>> start Provided data

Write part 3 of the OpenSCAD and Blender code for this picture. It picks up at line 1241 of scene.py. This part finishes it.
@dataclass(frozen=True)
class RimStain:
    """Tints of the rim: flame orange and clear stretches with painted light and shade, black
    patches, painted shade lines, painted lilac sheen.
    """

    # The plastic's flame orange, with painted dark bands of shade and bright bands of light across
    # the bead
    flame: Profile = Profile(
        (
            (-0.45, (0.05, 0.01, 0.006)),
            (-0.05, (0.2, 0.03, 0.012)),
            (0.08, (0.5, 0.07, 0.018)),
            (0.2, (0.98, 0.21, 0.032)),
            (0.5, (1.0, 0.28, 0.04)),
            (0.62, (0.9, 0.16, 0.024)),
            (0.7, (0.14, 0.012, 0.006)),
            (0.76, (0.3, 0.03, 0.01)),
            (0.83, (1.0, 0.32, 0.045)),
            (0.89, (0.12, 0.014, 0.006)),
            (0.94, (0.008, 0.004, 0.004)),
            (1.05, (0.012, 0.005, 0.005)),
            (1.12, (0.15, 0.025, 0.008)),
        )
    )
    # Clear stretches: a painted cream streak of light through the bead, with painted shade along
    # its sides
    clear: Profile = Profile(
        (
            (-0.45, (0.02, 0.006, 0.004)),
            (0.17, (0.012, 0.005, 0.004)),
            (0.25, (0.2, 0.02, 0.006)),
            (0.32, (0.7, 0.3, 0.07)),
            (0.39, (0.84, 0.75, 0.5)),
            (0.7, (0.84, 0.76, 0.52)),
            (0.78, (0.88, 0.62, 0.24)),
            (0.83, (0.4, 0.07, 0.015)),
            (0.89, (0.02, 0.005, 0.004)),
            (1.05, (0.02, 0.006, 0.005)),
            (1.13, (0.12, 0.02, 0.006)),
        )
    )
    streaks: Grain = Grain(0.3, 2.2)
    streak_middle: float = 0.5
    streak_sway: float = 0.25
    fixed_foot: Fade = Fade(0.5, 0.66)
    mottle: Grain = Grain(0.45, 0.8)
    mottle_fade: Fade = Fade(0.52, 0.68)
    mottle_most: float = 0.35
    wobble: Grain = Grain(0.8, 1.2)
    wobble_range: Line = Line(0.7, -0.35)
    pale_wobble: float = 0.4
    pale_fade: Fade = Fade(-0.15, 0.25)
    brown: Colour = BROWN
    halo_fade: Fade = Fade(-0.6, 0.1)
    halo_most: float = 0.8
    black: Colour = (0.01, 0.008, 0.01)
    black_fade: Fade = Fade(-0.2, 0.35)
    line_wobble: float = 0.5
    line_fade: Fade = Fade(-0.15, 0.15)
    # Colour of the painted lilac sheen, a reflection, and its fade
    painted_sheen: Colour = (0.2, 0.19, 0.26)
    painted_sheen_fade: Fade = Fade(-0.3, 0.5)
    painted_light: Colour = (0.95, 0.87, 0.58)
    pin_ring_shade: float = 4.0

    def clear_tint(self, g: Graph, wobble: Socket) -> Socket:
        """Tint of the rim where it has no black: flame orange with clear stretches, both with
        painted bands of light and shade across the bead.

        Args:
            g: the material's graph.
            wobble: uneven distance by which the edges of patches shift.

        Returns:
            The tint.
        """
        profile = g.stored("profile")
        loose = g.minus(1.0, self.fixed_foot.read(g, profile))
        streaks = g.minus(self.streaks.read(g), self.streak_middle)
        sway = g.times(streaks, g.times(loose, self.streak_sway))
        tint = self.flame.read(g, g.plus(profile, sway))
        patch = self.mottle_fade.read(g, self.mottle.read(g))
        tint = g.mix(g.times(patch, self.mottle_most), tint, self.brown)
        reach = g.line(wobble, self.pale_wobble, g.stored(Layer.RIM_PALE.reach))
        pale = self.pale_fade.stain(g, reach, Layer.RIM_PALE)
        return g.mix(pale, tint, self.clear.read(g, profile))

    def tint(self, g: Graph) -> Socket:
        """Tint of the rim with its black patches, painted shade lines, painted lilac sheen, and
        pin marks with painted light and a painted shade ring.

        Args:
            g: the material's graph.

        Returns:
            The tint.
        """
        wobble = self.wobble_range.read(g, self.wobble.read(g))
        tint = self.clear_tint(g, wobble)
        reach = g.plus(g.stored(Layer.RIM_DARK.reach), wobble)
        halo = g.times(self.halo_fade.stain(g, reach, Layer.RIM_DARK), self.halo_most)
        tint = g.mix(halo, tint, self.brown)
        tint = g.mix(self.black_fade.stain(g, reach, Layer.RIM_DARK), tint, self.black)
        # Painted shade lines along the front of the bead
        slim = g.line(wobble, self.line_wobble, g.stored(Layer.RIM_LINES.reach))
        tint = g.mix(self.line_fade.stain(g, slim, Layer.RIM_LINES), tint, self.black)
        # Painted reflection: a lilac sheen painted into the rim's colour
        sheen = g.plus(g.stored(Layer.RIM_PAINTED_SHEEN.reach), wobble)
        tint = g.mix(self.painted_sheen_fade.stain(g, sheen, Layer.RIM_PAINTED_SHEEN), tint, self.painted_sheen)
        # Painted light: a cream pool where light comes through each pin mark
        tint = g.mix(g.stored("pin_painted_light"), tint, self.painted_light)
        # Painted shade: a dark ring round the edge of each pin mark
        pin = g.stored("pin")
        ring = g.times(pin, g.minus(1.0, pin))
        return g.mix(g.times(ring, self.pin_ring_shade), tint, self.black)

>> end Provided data
>> start Provided data

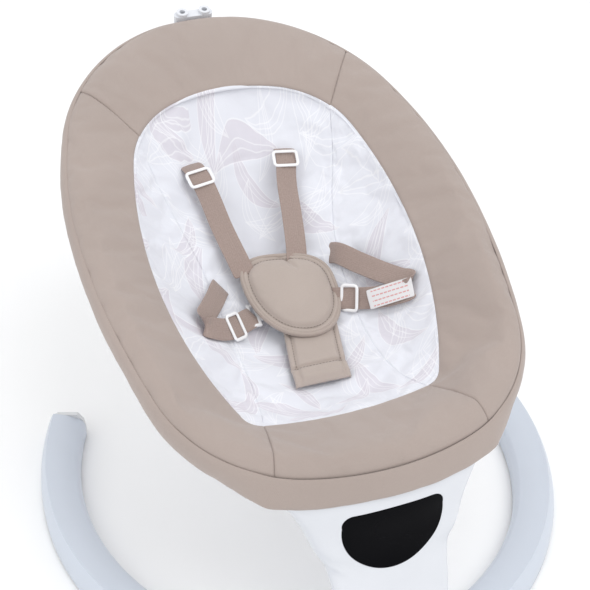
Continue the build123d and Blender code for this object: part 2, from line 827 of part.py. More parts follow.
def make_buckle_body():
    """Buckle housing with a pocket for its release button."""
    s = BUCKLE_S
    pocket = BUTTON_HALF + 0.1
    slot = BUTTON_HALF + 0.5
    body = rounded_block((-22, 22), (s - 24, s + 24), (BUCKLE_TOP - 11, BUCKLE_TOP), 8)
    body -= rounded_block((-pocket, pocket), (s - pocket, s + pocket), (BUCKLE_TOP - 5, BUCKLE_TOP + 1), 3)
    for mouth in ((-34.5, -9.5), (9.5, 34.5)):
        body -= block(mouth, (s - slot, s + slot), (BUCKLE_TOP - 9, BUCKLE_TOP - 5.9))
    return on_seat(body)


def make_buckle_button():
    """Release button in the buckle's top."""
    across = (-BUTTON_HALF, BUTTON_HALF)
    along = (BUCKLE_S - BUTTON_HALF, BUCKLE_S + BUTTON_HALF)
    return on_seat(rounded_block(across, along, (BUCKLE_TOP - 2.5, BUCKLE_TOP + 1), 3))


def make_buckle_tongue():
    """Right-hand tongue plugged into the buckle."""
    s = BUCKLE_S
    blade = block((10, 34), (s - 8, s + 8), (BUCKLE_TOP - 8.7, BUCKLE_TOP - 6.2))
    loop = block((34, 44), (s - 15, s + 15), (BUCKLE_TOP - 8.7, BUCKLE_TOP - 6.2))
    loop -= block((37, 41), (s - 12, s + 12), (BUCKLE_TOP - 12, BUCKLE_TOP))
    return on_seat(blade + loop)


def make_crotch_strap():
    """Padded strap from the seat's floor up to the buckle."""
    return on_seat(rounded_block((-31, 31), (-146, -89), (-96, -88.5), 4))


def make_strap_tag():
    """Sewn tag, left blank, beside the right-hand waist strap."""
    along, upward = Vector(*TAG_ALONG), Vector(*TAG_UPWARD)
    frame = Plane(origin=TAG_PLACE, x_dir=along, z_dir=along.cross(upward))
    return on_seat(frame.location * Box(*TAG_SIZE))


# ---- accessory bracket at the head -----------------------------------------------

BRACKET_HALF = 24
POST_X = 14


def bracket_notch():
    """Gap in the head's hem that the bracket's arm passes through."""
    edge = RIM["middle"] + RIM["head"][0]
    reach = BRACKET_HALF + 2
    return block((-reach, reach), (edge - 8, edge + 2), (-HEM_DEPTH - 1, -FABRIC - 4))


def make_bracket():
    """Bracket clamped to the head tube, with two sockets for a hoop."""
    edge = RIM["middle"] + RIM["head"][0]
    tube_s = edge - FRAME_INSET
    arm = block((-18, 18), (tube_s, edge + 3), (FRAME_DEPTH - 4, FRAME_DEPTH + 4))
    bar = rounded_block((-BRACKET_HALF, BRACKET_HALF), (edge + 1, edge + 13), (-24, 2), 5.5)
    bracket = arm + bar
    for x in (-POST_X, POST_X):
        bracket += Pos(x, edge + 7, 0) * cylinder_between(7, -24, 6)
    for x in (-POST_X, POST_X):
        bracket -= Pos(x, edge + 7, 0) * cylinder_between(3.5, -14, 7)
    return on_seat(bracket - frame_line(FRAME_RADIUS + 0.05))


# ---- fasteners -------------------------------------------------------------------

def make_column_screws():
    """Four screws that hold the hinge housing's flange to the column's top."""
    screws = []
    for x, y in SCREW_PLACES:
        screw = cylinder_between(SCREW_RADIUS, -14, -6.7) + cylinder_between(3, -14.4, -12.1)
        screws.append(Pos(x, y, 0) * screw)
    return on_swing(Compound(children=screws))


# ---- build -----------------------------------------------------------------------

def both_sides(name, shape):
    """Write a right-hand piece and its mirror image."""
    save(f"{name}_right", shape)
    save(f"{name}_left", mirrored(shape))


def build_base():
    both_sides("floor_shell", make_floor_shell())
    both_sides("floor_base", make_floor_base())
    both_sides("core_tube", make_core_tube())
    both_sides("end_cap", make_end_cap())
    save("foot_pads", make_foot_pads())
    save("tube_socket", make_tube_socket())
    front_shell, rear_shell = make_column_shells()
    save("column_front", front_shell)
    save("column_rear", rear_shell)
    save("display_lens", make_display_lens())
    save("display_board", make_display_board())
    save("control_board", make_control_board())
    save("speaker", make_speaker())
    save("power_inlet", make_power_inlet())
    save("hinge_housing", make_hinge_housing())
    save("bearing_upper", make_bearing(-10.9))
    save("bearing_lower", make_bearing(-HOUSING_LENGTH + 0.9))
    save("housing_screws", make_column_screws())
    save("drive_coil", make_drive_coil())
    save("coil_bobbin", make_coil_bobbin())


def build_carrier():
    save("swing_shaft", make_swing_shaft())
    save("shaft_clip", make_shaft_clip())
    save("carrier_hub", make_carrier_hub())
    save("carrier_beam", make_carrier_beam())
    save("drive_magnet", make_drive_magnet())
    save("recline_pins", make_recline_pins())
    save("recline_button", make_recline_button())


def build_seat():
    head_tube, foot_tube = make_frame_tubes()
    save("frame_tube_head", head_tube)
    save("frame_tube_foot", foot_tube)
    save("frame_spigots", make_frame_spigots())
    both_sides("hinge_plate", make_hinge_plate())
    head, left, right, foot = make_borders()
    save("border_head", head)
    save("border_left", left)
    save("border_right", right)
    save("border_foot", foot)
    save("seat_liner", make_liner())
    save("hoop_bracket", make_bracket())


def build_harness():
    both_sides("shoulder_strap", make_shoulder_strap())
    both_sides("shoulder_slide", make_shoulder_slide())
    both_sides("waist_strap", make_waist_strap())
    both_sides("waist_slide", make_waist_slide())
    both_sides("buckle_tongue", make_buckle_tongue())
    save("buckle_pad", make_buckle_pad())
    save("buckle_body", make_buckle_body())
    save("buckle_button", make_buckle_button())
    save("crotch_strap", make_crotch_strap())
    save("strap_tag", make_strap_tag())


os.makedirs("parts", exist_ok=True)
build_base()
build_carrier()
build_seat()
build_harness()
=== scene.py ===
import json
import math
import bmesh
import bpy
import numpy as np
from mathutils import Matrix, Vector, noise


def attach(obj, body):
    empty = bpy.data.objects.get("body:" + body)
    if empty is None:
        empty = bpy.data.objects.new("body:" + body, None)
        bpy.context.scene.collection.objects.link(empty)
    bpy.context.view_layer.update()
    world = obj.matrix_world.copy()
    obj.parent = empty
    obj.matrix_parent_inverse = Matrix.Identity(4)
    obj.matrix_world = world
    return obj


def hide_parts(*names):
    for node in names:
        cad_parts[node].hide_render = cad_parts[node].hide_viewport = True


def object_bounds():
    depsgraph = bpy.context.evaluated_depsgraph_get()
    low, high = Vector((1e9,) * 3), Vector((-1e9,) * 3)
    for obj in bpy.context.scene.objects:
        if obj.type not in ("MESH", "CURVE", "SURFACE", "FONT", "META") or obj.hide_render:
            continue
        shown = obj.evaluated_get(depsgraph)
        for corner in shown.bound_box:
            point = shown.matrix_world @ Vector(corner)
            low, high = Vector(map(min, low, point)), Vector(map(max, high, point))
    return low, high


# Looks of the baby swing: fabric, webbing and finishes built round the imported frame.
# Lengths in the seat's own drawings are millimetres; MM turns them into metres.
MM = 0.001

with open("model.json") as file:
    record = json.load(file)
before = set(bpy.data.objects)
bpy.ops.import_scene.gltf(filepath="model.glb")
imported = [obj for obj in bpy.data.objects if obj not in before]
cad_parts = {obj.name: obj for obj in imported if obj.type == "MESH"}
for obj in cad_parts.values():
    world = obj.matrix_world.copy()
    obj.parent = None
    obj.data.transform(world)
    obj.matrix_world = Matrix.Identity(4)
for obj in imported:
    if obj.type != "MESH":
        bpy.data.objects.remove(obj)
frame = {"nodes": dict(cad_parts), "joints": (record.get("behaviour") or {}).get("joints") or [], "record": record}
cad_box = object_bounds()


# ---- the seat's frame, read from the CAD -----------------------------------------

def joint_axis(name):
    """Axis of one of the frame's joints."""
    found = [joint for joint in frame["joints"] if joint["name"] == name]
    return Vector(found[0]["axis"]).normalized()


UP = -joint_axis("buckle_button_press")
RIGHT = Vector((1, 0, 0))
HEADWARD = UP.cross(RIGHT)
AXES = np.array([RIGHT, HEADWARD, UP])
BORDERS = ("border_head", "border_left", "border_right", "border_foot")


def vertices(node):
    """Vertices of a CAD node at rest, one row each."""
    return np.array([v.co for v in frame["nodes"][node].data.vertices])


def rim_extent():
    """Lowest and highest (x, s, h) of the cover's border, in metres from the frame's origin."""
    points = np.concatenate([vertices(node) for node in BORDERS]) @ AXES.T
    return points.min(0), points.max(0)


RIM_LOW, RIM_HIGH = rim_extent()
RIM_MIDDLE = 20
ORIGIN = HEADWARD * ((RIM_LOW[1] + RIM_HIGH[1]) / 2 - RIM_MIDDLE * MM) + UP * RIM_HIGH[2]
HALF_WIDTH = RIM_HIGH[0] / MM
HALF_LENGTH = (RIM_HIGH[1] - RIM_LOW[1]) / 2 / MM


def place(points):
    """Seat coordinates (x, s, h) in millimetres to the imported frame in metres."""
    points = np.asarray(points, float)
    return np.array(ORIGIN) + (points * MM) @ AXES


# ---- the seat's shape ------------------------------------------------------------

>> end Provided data
>> start Provided data

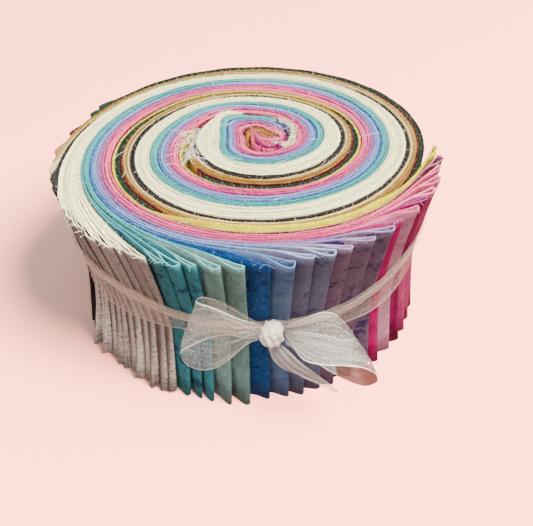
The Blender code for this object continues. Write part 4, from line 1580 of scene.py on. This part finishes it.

>> end Provided data

# Given instruction:
Track down the lines that include the word "Write" and copy them.

# Reply to the task:
Write part 3 of the OpenSCAD and Blender code for this picture. It picks up at line 1241 of scene.py. This part finishes it.
    """Write a right-hand piece and its mirror image."""
The Blender code for this object continues. Write part 4, from line 1580 of scene.py on. This part finishes it.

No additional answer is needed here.